• _THE PROBLEM_:
Return, word for word, every line that follows.

[GIVEN DATA start]

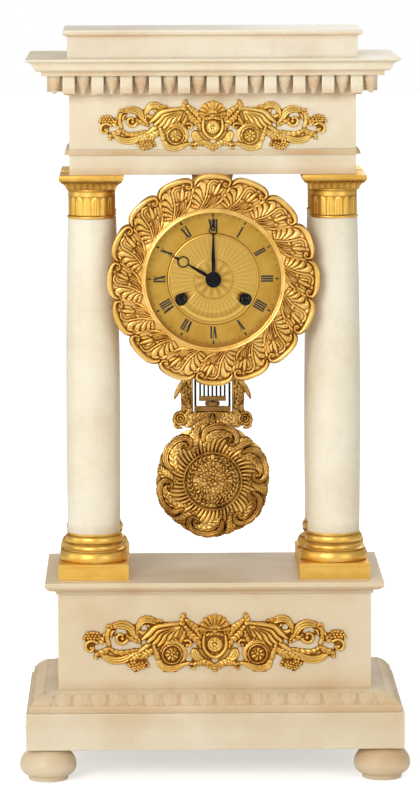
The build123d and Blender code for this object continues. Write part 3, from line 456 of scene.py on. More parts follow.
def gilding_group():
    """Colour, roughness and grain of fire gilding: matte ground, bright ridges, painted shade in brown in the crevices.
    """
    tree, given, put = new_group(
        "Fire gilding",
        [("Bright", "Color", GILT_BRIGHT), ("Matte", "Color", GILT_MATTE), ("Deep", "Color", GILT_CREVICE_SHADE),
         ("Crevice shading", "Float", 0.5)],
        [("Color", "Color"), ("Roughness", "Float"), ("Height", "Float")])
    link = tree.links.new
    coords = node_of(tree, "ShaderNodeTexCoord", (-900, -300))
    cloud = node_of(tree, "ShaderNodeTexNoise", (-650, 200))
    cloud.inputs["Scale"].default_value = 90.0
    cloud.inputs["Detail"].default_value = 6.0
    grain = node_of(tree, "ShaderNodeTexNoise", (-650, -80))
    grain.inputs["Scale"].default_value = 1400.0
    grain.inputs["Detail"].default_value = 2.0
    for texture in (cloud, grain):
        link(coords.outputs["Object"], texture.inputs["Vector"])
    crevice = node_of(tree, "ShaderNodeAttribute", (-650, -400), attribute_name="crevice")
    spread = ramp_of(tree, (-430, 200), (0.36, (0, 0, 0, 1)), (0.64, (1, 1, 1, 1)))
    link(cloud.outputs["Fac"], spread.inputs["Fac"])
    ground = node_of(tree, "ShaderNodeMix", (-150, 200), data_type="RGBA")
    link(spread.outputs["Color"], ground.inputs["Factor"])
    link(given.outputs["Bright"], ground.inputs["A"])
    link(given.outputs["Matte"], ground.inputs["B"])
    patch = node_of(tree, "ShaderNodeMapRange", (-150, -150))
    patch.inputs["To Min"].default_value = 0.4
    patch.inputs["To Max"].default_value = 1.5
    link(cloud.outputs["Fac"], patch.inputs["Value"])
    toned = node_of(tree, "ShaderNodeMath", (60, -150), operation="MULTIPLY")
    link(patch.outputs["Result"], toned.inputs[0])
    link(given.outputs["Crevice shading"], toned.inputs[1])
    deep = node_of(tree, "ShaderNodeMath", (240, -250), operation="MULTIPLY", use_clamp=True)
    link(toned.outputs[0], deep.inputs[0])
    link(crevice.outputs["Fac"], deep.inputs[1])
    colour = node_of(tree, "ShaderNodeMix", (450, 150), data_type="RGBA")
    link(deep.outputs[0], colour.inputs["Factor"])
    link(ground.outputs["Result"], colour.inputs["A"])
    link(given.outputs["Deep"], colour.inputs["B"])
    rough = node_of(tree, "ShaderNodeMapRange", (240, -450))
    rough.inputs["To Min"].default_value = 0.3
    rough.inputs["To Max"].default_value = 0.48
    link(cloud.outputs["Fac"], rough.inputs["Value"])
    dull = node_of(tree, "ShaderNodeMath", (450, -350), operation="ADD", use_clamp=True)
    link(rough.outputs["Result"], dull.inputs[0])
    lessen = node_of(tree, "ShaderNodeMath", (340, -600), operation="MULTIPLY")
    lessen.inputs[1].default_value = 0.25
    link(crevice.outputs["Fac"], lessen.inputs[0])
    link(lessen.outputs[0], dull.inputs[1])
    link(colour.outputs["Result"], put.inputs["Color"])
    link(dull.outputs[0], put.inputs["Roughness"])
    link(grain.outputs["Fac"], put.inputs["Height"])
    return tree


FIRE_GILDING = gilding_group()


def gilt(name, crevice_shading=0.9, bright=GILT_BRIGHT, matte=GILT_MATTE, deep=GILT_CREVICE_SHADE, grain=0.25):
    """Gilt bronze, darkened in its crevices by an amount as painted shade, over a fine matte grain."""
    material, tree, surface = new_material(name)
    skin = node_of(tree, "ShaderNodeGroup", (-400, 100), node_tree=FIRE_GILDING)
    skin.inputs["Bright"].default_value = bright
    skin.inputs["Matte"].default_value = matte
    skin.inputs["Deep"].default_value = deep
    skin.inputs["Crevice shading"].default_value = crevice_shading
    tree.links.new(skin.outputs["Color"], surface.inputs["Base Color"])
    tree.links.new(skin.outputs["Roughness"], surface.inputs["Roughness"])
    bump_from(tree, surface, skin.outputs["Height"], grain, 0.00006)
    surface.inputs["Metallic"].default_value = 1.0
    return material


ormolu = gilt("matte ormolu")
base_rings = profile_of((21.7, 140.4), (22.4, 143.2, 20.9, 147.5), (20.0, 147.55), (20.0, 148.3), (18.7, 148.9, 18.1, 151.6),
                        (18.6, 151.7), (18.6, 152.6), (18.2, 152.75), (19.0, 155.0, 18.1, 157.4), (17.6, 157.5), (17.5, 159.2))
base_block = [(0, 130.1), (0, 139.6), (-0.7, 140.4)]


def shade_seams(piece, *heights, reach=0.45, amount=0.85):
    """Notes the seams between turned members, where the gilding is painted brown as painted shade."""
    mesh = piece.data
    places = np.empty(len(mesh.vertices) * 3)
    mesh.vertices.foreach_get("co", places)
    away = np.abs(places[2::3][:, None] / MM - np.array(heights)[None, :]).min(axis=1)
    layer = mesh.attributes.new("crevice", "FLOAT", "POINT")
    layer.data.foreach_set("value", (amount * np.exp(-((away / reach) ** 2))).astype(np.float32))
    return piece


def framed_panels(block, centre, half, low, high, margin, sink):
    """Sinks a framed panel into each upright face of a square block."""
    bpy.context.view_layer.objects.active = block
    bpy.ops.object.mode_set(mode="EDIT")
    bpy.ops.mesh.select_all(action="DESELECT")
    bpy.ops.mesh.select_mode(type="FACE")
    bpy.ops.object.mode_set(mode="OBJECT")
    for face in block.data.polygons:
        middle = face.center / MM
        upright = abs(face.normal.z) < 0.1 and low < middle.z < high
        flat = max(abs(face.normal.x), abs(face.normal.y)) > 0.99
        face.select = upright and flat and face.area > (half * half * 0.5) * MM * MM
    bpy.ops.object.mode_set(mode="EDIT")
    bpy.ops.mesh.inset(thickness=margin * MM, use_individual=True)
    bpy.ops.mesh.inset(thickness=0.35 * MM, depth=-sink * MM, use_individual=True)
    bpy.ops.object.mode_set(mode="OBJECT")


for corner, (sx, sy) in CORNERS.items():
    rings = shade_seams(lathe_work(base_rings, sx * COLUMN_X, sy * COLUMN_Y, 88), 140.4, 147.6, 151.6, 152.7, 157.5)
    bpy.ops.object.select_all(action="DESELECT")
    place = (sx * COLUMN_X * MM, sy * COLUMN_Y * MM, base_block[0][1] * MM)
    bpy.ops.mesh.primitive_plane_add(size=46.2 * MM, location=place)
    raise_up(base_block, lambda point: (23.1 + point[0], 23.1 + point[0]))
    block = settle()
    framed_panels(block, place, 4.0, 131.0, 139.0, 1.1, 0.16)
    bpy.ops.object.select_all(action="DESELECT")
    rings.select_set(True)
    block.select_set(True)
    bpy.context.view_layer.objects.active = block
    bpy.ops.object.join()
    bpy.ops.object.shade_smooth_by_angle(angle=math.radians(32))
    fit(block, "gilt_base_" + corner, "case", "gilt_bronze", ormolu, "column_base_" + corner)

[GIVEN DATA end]

• _WRITTEN SOLUTION_:
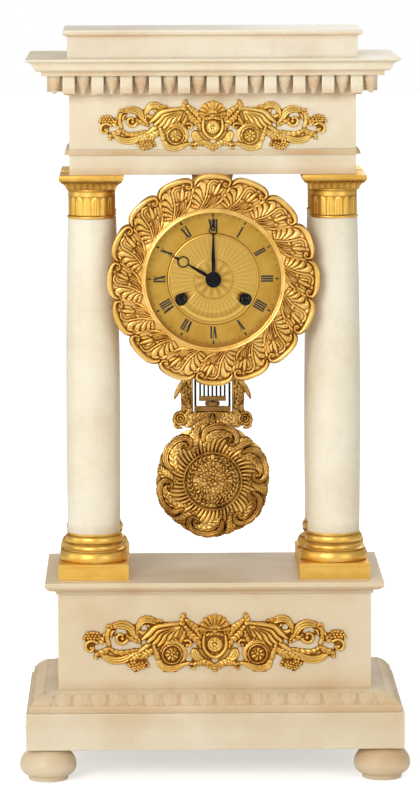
The build123d and Blender code for this object continues. Write part 3, from line 456 of scene.py on. More parts follow.
def gilding_group():
    """Colour, roughness and grain of fire gilding: matte ground, bright ridges, painted shade in brown in the crevices.
    """
    tree, given, put = new_group(
        "Fire gilding",
        [("Bright", "Color", GILT_BRIGHT), ("Matte", "Color", GILT_MATTE), ("Deep", "Color", GILT_CREVICE_SHADE),
         ("Crevice shading", "Float", 0.5)],
        [("Color", "Color"), ("Roughness", "Float"), ("Height", "Float")])
    link = tree.links.new
    coords = node_of(tree, "ShaderNodeTexCoord", (-900, -300))
    cloud = node_of(tree, "ShaderNodeTexNoise", (-650, 200))
    cloud.inputs["Scale"].default_value = 90.0
    cloud.inputs["Detail"].default_value = 6.0
    grain = node_of(tree, "ShaderNodeTexNoise", (-650, -80))
    grain.inputs["Scale"].default_value = 1400.0
    grain.inputs["Detail"].default_value = 2.0
    for texture in (cloud, grain):
        link(coords.outputs["Object"], texture.inputs["Vector"])
    crevice = node_of(tree, "ShaderNodeAttribute", (-650, -400), attribute_name="crevice")
    spread = ramp_of(tree, (-430, 200), (0.36, (0, 0, 0, 1)), (0.64, (1, 1, 1, 1)))
    link(cloud.outputs["Fac"], spread.inputs["Fac"])
    ground = node_of(tree, "ShaderNodeMix", (-150, 200), data_type="RGBA")
    link(spread.outputs["Color"], ground.inputs["Factor"])
    link(given.outputs["Bright"], ground.inputs["A"])
    link(given.outputs["Matte"], ground.inputs["B"])
    patch = node_of(tree, "ShaderNodeMapRange", (-150, -150))
    patch.inputs["To Min"].default_value = 0.4
    patch.inputs["To Max"].default_value = 1.5
    link(cloud.outputs["Fac"], patch.inputs["Value"])
    toned = node_of(tree, "ShaderNodeMath", (60, -150), operation="MULTIPLY")
    link(patch.outputs["Result"], toned.inputs[0])
    link(given.outputs["Crevice shading"], toned.inputs[1])
    deep = node_of(tree, "ShaderNodeMath", (240, -250), operation="MULTIPLY", use_clamp=True)
    link(toned.outputs[0], deep.inputs[0])
    link(crevice.outputs["Fac"], deep.inputs[1])
    colour = node_of(tree, "ShaderNodeMix", (450, 150), data_type="RGBA")
    link(deep.outputs[0], colour.inputs["Factor"])
    link(ground.outputs["Result"], colour.inputs["A"])
    link(given.outputs["Deep"], colour.inputs["B"])
    rough = node_of(tree, "ShaderNodeMapRange", (240, -450))
    rough.inputs["To Min"].default_value = 0.3
    rough.inputs["To Max"].default_value = 0.48
    link(cloud.outputs["Fac"], rough.inputs["Value"])
    dull = node_of(tree, "ShaderNodeMath", (450, -350), operation="ADD", use_clamp=True)
    link(rough.outputs["Result"], dull.inputs[0])
    lessen = node_of(tree, "ShaderNodeMath", (340, -600), operation="MULTIPLY")
    lessen.inputs[1].default_value = 0.25
    link(crevice.outputs["Fac"], lessen.inputs[0])
    link(lessen.outputs[0], dull.inputs[1])
    link(colour.outputs["Result"], put.inputs["Color"])
    link(dull.outputs[0], put.inputs["Roughness"])
    link(grain.outputs["Fac"], put.inputs["Height"])
    return tree


FIRE_GILDING = gilding_group()


def gilt(name, crevice_shading=0.9, bright=GILT_BRIGHT, matte=GILT_MATTE, deep=GILT_CREVICE_SHADE, grain=0.25):
    """Gilt bronze, darkened in its crevices by an amount as painted shade, over a fine matte grain."""
    material, tree, surface = new_material(name)
    skin = node_of(tree, "ShaderNodeGroup", (-400, 100), node_tree=FIRE_GILDING)
    skin.inputs["Bright"].default_value = bright
    skin.inputs["Matte"].default_value = matte
    skin.inputs["Deep"].default_value = deep
    skin.inputs["Crevice shading"].default_value = crevice_shading
    tree.links.new(skin.outputs["Color"], surface.inputs["Base Color"])
    tree.links.new(skin.outputs["Roughness"], surface.inputs["Roughness"])
    bump_from(tree, surface, skin.outputs["Height"], grain, 0.00006)
    surface.inputs["Metallic"].default_value = 1.0
    return material


ormolu = gilt("matte ormolu")
base_rings = profile_of((21.7, 140.4), (22.4, 143.2, 20.9, 147.5), (20.0, 147.55), (20.0, 148.3), (18.7, 148.9, 18.1, 151.6),
                        (18.6, 151.7), (18.6, 152.6), (18.2, 152.75), (19.0, 155.0, 18.1, 157.4), (17.6, 157.5), (17.5, 159.2))
base_block = [(0, 130.1), (0, 139.6), (-0.7, 140.4)]


def shade_seams(piece, *heights, reach=0.45, amount=0.85):
    """Notes the seams between turned members, where the gilding is painted brown as painted shade."""
    mesh = piece.data
    places = np.empty(len(mesh.vertices) * 3)
    mesh.vertices.foreach_get("co", places)
    away = np.abs(places[2::3][:, None] / MM - np.array(heights)[None, :]).min(axis=1)
    layer = mesh.attributes.new("crevice", "FLOAT", "POINT")
    layer.data.foreach_set("value", (amount * np.exp(-((away / reach) ** 2))).astype(np.float32))
    return piece


def framed_panels(block, centre, half, low, high, margin, sink):
    """Sinks a framed panel into each upright face of a square block."""
    bpy.context.view_layer.objects.active = block
    bpy.ops.object.mode_set(mode="EDIT")
    bpy.ops.mesh.select_all(action="DESELECT")
    bpy.ops.mesh.select_mode(type="FACE")
    bpy.ops.object.mode_set(mode="OBJECT")
    for face in block.data.polygons:
        middle = face.center / MM
        upright = abs(face.normal.z) < 0.1 and low < middle.z < high
        flat = max(abs(face.normal.x), abs(face.normal.y)) > 0.99
        face.select = upright and flat and face.area > (half * half * 0.5) * MM * MM
    bpy.ops.object.mode_set(mode="EDIT")
    bpy.ops.mesh.inset(thickness=margin * MM, use_individual=True)
    bpy.ops.mesh.inset(thickness=0.35 * MM, depth=-sink * MM, use_individual=True)
    bpy.ops.object.mode_set(mode="OBJECT")


for corner, (sx, sy) in CORNERS.items():
    rings = shade_seams(lathe_work(base_rings, sx * COLUMN_X, sy * COLUMN_Y, 88), 140.4, 147.6, 151.6, 152.7, 157.5)
    bpy.ops.object.select_all(action="DESELECT")
    place = (sx * COLUMN_X * MM, sy * COLUMN_Y * MM, base_block[0][1] * MM)
    bpy.ops.mesh.primitive_plane_add(size=46.2 * MM, location=place)
    raise_up(base_block, lambda point: (23.1 + point[0], 23.1 + point[0]))
    block = settle()
    framed_panels(block, place, 4.0, 131.0, 139.0, 1.1, 0.16)
    bpy.ops.object.select_all(action="DESELECT")
    rings.select_set(True)
    block.select_set(True)
    bpy.context.view_layer.objects.active = block
    bpy.ops.object.join()
    bpy.ops.object.shade_smooth_by_angle(angle=math.radians(32))
    fit(block, "gilt_base_" + corner, "case", "gilt_bronze", ormolu, "column_base_" + corner)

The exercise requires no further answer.